#### REQUIREMENT:
Write out the whole listing exactly as it stands.

#### DATASET EXTRACT:
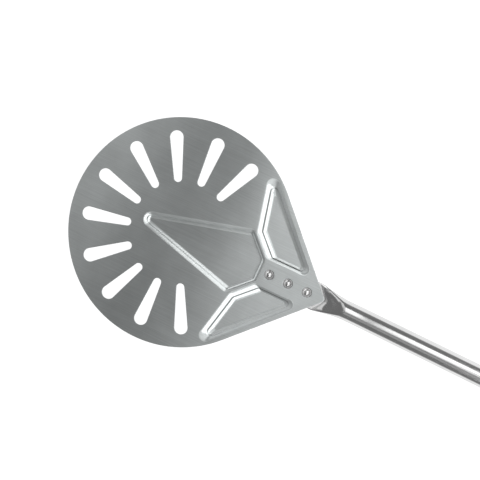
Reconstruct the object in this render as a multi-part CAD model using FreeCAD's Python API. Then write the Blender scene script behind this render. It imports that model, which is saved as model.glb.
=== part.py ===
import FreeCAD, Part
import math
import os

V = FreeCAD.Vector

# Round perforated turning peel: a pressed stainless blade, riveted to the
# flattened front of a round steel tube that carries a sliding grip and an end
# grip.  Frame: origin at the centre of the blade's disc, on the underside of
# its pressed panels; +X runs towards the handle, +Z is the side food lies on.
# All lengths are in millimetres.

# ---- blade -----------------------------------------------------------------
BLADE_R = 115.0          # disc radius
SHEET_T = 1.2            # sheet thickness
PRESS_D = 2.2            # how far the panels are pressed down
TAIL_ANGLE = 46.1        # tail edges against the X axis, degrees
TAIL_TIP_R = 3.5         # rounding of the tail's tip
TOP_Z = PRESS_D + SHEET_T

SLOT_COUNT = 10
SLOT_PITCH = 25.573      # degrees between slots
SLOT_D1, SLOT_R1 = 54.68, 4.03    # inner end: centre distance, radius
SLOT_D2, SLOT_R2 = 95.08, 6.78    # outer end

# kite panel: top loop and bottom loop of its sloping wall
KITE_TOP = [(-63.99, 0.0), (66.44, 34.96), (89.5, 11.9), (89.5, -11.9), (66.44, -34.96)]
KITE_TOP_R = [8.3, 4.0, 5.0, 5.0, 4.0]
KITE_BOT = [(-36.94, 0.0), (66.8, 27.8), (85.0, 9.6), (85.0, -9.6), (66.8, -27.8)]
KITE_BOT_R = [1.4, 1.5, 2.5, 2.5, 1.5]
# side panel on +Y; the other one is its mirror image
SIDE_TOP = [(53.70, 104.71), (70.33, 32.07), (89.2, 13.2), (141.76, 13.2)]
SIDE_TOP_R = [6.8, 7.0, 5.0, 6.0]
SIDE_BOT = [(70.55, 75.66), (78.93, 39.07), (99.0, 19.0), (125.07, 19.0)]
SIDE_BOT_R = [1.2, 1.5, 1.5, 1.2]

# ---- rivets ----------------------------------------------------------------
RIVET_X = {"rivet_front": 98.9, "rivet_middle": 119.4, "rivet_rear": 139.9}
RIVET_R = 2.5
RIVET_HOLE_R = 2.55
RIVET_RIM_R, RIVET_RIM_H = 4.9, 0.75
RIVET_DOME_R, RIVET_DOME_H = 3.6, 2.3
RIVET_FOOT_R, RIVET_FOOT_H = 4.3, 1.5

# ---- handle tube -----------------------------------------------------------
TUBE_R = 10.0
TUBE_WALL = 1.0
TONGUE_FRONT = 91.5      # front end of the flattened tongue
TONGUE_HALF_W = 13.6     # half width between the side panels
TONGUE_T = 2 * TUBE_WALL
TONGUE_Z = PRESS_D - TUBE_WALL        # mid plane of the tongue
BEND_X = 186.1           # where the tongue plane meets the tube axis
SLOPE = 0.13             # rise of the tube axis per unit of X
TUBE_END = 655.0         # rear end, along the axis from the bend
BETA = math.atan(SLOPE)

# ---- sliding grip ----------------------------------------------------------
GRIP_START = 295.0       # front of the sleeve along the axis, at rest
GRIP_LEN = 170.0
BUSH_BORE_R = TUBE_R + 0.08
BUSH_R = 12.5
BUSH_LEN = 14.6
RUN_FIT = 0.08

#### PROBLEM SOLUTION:
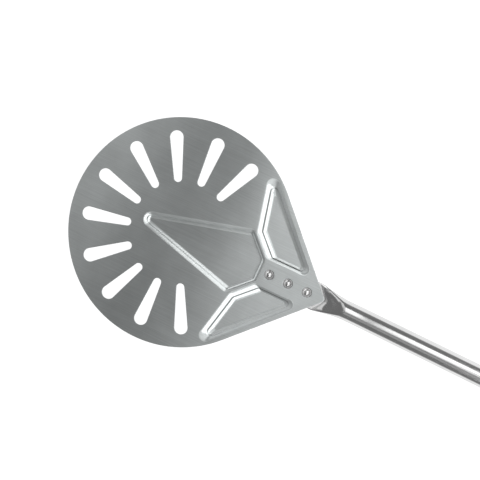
Reconstruct the object in this render as a multi-part CAD model using FreeCAD's Python API. Then write the Blender scene script behind this render. It imports that model, which is saved as model.glb.
=== part.py ===
import FreeCAD, Part
import math
import os

V = FreeCAD.Vector

# Round perforated turning peel: a pressed stainless blade, riveted to the
# flattened front of a round steel tube that carries a sliding grip and an end
# grip.  Frame: origin at the centre of the blade's disc, on the underside of
# its pressed panels; +X runs towards the handle, +Z is the side food lies on.
# All lengths are in millimetres.

# ---- blade -----------------------------------------------------------------
BLADE_R = 115.0          # disc radius
SHEET_T = 1.2            # sheet thickness
PRESS_D = 2.2            # how far the panels are pressed down
TAIL_ANGLE = 46.1        # tail edges against the X axis, degrees
TAIL_TIP_R = 3.5         # rounding of the tail's tip
TOP_Z = PRESS_D + SHEET_T

SLOT_COUNT = 10
SLOT_PITCH = 25.573      # degrees between slots
SLOT_D1, SLOT_R1 = 54.68, 4.03    # inner end: centre distance, radius
SLOT_D2, SLOT_R2 = 95.08, 6.78    # outer end

# kite panel: top loop and bottom loop of its sloping wall
KITE_TOP = [(-63.99, 0.0), (66.44, 34.96), (89.5, 11.9), (89.5, -11.9), (66.44, -34.96)]
KITE_TOP_R = [8.3, 4.0, 5.0, 5.0, 4.0]
KITE_BOT = [(-36.94, 0.0), (66.8, 27.8), (85.0, 9.6), (85.0, -9.6), (66.8, -27.8)]
KITE_BOT_R = [1.4, 1.5, 2.5, 2.5, 1.5]
# side panel on +Y; the other one is its mirror image
SIDE_TOP = [(53.70, 104.71), (70.33, 32.07), (89.2, 13.2), (141.76, 13.2)]
SIDE_TOP_R = [6.8, 7.0, 5.0, 6.0]
SIDE_BOT = [(70.55, 75.66), (78.93, 39.07), (99.0, 19.0), (125.07, 19.0)]
SIDE_BOT_R = [1.2, 1.5, 1.5, 1.2]

# ---- rivets ----------------------------------------------------------------
RIVET_X = {"rivet_front": 98.9, "rivet_middle": 119.4, "rivet_rear": 139.9}
RIVET_R = 2.5
RIVET_HOLE_R = 2.55
RIVET_RIM_R, RIVET_RIM_H = 4.9, 0.75
RIVET_DOME_R, RIVET_DOME_H = 3.6, 2.3
RIVET_FOOT_R, RIVET_FOOT_H = 4.3, 1.5

# ---- handle tube -----------------------------------------------------------
TUBE_R = 10.0
TUBE_WALL = 1.0
TONGUE_FRONT = 91.5      # front end of the flattened tongue
TONGUE_HALF_W = 13.6     # half width between the side panels
TONGUE_T = 2 * TUBE_WALL
TONGUE_Z = PRESS_D - TUBE_WALL        # mid plane of the tongue
BEND_X = 186.1           # where the tongue plane meets the tube axis
SLOPE = 0.13             # rise of the tube axis per unit of X
TUBE_END = 655.0         # rear end, along the axis from the bend
BETA = math.atan(SLOPE)

# ---- sliding grip ----------------------------------------------------------
GRIP_START = 295.0       # front of the sleeve along the axis, at rest
GRIP_LEN = 170.0
BUSH_BORE_R = TUBE_R + 0.08
BUSH_R = 12.5
BUSH_LEN = 14.6
RUN_FIT = 0.08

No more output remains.